If you don’t have somebody that you’ve used in the past regarding commercial litigation, then call your most trusted business colleagues. Ask them for referrals, but more importantly ask them: “What is it that you like about that lawyer? What makes them good at what they do? What was your experience going through a litigation like that?” And just listen. You’ll get a short list. And then you’re going to make contact with them and ask them to do a consult. You’re going to be very clear—and many places don’t do this and they leave it to the very end—about the money involved. You’ll get them the legal papers you were served and you’ll set up a conference. And you need to be prepared to speak the truth. However painful you think that is, that lawyer needs the absolute, dispassionate, objective facts so that a determination can be made about what your options are from there.
MM: The first, and very important, thing is you’ve got a ticking clock. You as a businessperson will have to be aware of what is your drop-dead moment that the proper papers must end up in court. It is surprising, but many cases are lost because people actually just don’t show up in time. The timing is very important—just accept that no matter how much you want to avoid this lawsuit, it has to have your full attention. This has to go to the top of your to-do list for now.
Aside from that? We’ve all watched all those “Law & Order” episodes—every defendant I’ve ever sat with, the first thing they want to do is tell you why this isn’t fair and why they should win the case and then they argue the case. Your lawyer doesn’t want that. The lawyer wants facts, wants you to immediately start gathering the papers. You’re about to put up a defense, so the lawyer is asking you for ammunition. Go to your files. Go to that summary you wrote about why you should win the case and then go get the data, documents, and correspondence that supports those defense arguments. If you don’t know what they are, that’s OK. At least gather all documents that have to do with that underlying controversy—the contract that went bad, the you-said-this-I-said-this, the shipment that didn’t show, the contract that didn’t have the change order. In the businessperson’s files should be all of the information regarding that.
You want to keep tight reins on the legal bills—keep the communication crisp until you look at the money involved and what kind of case this is.
And at this point—and most defendants don’t know this—it’s important that you must not damage, alter, shred, erase electronic documents or anything to do with this case. Anything you’ve said or recorded calls—don’t erase them. It’s as if you’ve froze everything in time. You may not like that information. If you think you have bad or damaging information, your knee-jerk may be to get rid of it. But that’s a very bad thing to do.
EM: Thinking ahead of time on this, how can a small business owner prepare? What are some best practices when it comes to correspondence, data, and other information?
MM: The first rule I ever learned was “paper the file.” What I’d want, as an ‘in-house’ counsel for a small business, are policies that try to prevent suits. Whether you’re preventing a suit or defending a suit doesn’t change the fact that documenting your company’s internal communications are a part of business life.
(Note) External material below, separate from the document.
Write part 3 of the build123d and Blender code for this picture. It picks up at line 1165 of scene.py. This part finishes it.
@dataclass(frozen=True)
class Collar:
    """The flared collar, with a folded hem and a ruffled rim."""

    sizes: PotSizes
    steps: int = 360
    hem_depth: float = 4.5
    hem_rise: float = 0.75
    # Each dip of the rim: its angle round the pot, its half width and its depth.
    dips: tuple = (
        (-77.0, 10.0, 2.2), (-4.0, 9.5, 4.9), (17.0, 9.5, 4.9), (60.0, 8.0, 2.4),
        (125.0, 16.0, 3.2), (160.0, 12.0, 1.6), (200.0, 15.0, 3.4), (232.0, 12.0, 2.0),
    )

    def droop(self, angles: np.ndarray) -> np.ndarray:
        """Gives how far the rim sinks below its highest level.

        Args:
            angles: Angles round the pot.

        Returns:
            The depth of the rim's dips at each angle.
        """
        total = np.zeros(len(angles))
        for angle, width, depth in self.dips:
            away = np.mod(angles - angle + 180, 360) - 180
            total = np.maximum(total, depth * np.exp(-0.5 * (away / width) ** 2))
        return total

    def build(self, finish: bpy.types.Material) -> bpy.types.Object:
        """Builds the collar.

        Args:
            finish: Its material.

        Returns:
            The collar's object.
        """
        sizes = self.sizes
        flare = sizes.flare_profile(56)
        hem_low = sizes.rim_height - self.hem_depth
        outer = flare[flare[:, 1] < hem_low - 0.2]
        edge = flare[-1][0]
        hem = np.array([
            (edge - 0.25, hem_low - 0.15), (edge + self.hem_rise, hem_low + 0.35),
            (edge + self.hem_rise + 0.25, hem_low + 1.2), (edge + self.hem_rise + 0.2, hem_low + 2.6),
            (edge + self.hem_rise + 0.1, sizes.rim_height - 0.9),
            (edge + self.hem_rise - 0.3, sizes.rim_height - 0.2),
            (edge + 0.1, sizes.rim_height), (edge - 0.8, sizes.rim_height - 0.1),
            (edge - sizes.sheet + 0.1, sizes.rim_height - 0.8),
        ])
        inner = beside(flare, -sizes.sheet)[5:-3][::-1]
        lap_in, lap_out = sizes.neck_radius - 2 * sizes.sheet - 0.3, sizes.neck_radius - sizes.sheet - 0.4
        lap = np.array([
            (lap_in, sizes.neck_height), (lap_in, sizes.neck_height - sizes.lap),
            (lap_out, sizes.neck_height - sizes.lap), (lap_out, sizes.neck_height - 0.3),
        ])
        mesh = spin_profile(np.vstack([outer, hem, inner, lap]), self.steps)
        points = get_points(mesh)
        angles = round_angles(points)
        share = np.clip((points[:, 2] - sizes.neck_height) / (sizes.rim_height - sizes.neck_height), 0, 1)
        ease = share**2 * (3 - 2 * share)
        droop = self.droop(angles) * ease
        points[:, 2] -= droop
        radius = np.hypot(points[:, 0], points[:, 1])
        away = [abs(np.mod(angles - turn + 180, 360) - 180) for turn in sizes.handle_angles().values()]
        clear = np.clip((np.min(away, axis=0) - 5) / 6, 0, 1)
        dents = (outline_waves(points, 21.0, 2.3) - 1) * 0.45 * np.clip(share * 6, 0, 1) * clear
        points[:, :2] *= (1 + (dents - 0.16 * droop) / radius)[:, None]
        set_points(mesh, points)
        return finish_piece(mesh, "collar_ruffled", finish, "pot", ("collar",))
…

You paper everything succinctly. There is plenty of assistance out there for document management now. But for small businesses, I tell them to organize your correspondence files in a way that makes it easy to retrieve. It’s similar to what your accountant tells you about organizing for your taxes. Just assume there’s going to be an audit someday and what you would need for that audit. If you have all of this, you don’t even worry about the audit. If you can put your hands on everything that touched the controversy, it will help you build your responses. That’s the essence of what’s going to be argued about.
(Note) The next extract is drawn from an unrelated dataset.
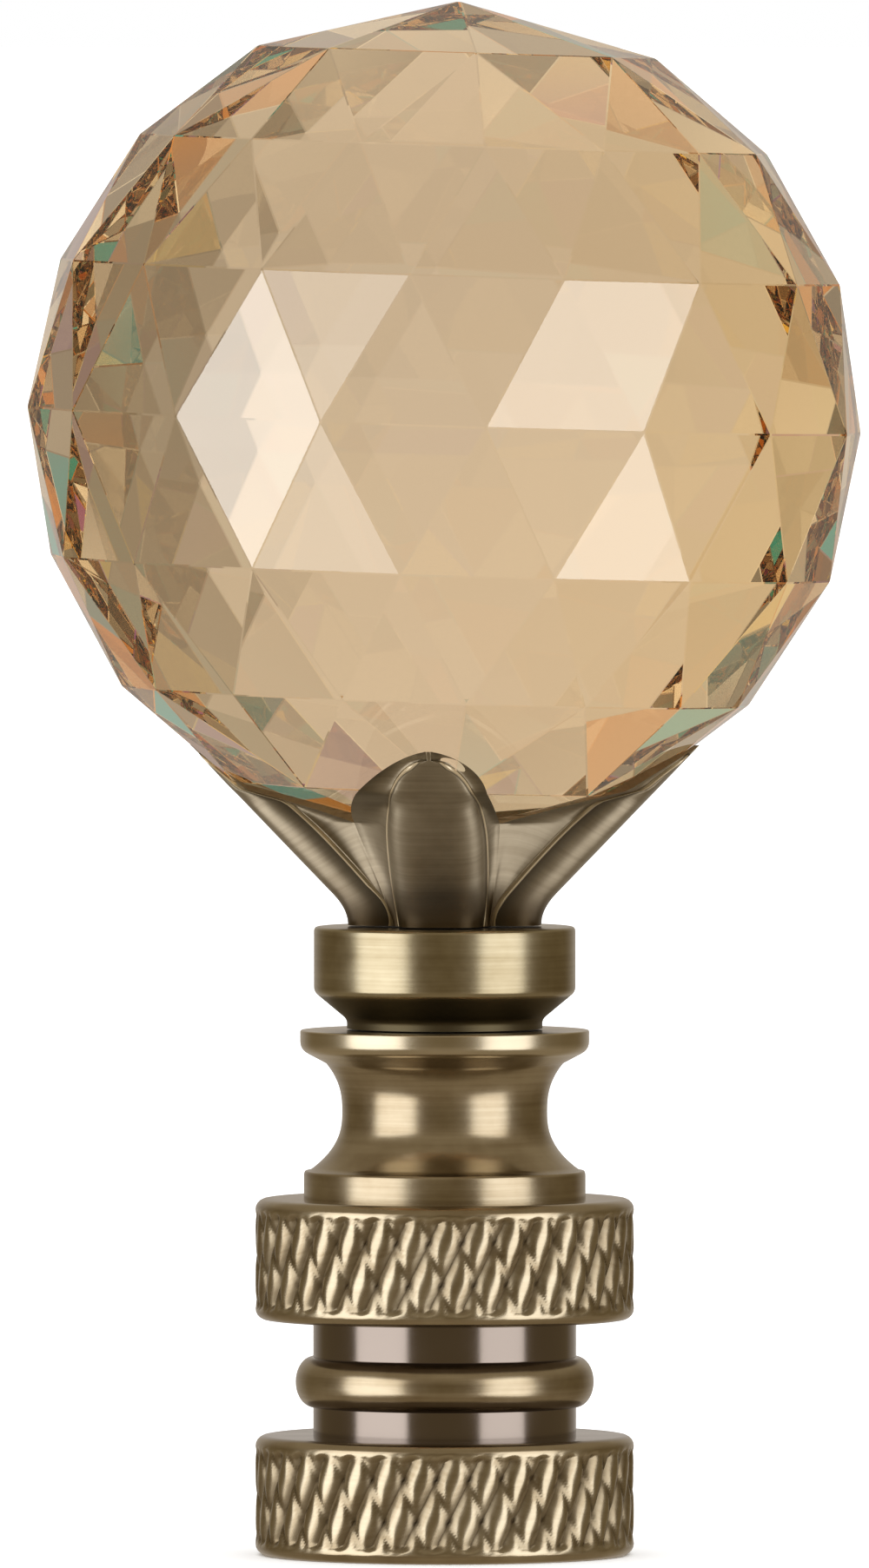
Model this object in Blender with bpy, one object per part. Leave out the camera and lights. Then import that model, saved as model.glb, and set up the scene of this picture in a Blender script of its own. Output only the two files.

EM: How do you talk about expenses? What should a small business owner be prepared for?
MM: Most business owners are great at negotiating their supply chain or their cost of goods. I think many people are just intimidated in the presence of a lawyer and they don’t behave the same way they do with their vendors. So, just treat lawyers like vendors. You’re entitled to ask any question—you want to know: “What are you doing for me? How much is it costing?” You need them to respond to your calls. You’re going to vet your lawyer the way you do your vendor—and be bold. Be as upfront as you are with the other things you do because you need to be confident—you are the customer!
Even if you’re with an hourly attorney, make them tell you how many hours something might take. How much time to deal with a pre-trial motion? How much time to develop the answer? Hold their feet to the fire on budgeting time. Nine times out of 10, the guy that’s going to give you that answer is the lawyer you’re going to go with.
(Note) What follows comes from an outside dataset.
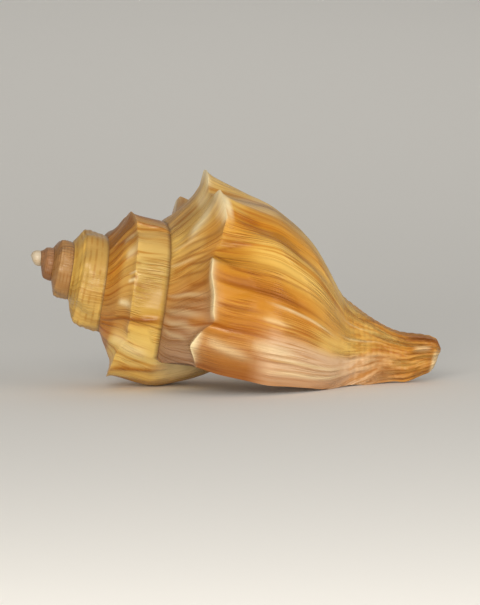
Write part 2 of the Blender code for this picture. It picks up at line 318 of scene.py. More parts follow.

And get their strategy first. Hear the options: We’re going to do A, B, and C, or just B and C and possibly A, and how much that might cost and a frank opinion on if you might win. Then you’re making a more informed choice. If you’re being sued for $50,000 and it’s going to cost $45,000 for a defense, you can see the cost-benefit balance easier. You need to see the downside, and a lot of lawyers won’t analyze that for you. Without that frank discussion, how is the businessperson going to know if there are alternative options to throwing money down a bottomless pit? You need to be able to make the other side understand that there’s different solution here, where the parties’ interests intersect and diverge—and now let’s make an intelligent decision here. You have to stay in this like it’s just another business transaction.
This interview has been condensed and edited.
Disclaimer: The opinions expressed therein are solely those of the individual. Since every small business’s situation is unique, entrepreneurs should contact their own attorney before proceeding with any legal recourse.